===== PROVIDED MATERIAL =====

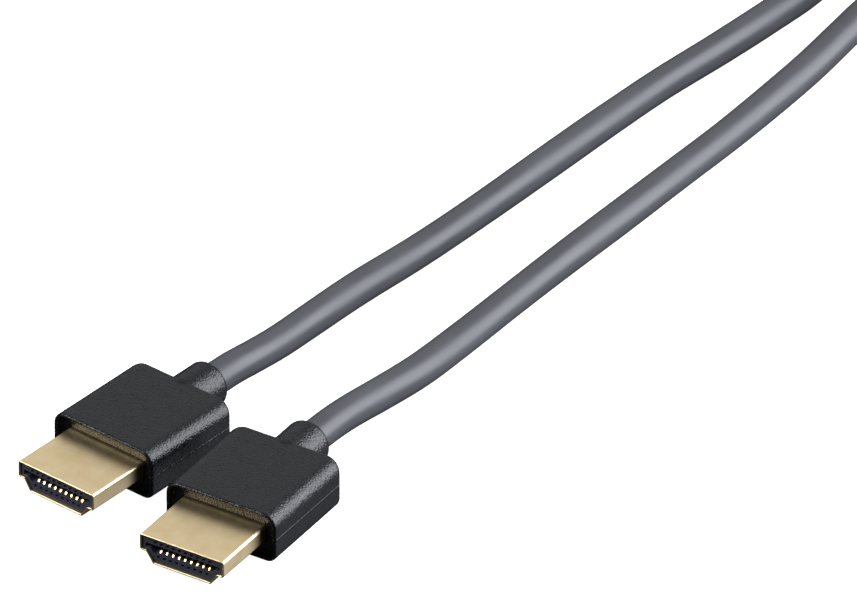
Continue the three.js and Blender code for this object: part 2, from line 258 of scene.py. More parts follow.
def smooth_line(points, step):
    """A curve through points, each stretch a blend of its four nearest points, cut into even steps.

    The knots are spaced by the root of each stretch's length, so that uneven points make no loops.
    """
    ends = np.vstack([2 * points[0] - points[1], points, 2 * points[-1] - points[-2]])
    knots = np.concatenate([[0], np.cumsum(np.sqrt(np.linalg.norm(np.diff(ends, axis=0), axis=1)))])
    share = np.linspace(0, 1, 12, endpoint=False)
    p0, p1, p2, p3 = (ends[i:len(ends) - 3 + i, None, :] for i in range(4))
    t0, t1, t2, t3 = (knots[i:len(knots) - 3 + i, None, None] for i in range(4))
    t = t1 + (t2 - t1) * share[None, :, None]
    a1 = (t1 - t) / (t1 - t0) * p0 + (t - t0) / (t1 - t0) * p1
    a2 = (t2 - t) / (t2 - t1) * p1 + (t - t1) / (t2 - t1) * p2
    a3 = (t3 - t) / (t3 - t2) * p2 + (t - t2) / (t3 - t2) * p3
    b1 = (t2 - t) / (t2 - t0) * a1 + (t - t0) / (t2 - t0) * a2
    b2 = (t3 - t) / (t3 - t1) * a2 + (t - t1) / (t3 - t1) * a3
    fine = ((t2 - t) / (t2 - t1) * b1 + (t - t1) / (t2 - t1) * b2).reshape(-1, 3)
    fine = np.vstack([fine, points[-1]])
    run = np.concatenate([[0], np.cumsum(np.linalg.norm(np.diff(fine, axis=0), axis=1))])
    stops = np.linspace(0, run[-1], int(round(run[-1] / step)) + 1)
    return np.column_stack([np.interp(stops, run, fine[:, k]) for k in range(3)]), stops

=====

DIRECTIONS:
Without changing a word, restate the whole listing.

REPLY:
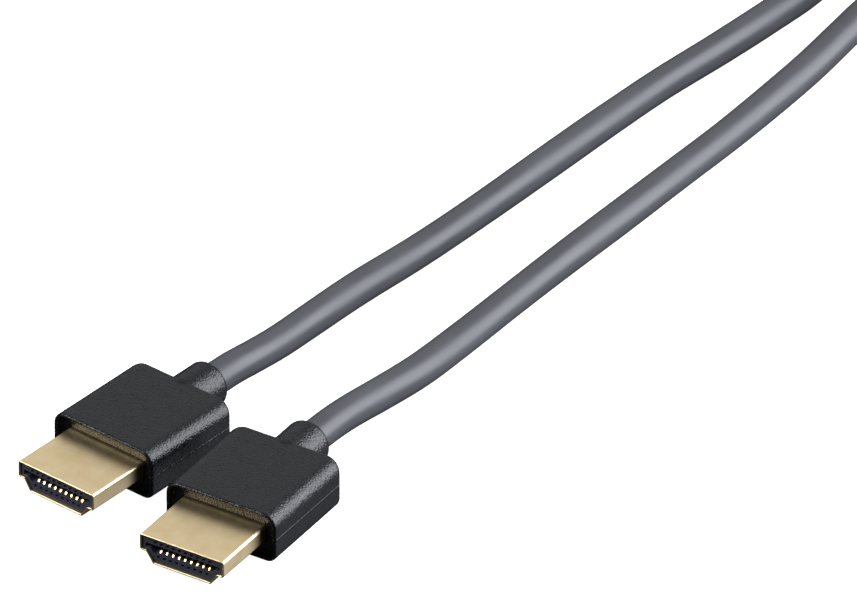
Continue the three.js and Blender code for this object: part 2, from line 258 of scene.py. More parts follow.
def smooth_line(points, step):
    """A curve through points, each stretch a blend of its four nearest points, cut into even steps.

    The knots are spaced by the root of each stretch's length, so that uneven points make no loops.
    """
    ends = np.vstack([2 * points[0] - points[1], points, 2 * points[-1] - points[-2]])
    knots = np.concatenate([[0], np.cumsum(np.sqrt(np.linalg.norm(np.diff(ends, axis=0), axis=1)))])
    share = np.linspace(0, 1, 12, endpoint=False)
    p0, p1, p2, p3 = (ends[i:len(ends) - 3 + i, None, :] for i in range(4))
    t0, t1, t2, t3 = (knots[i:len(knots) - 3 + i, None, None] for i in range(4))
    t = t1 + (t2 - t1) * share[None, :, None]
    a1 = (t1 - t) / (t1 - t0) * p0 + (t - t0) / (t1 - t0) * p1
    a2 = (t2 - t) / (t2 - t1) * p1 + (t - t1) / (t2 - t1) * p2
    a3 = (t3 - t) / (t3 - t2) * p2 + (t - t2) / (t3 - t2) * p3
    b1 = (t2 - t) / (t2 - t0) * a1 + (t - t0) / (t2 - t0) * a2
    b2 = (t3 - t) / (t3 - t1) * a2 + (t - t1) / (t3 - t1) * a3
    fine = ((t2 - t) / (t2 - t1) * b1 + (t - t1) / (t2 - t1) * b2).reshape(-1, 3)
    fine = np.vstack([fine, points[-1]])
    run = np.concatenate([[0], np.cumsum(np.linalg.norm(np.diff(fine, axis=0), axis=1))])
    stops = np.linspace(0, run[-1], int(round(run[-1] / step)) + 1)
    return np.column_stack([np.interp(stops, run, fine[:, k]) for k in range(3)]), stops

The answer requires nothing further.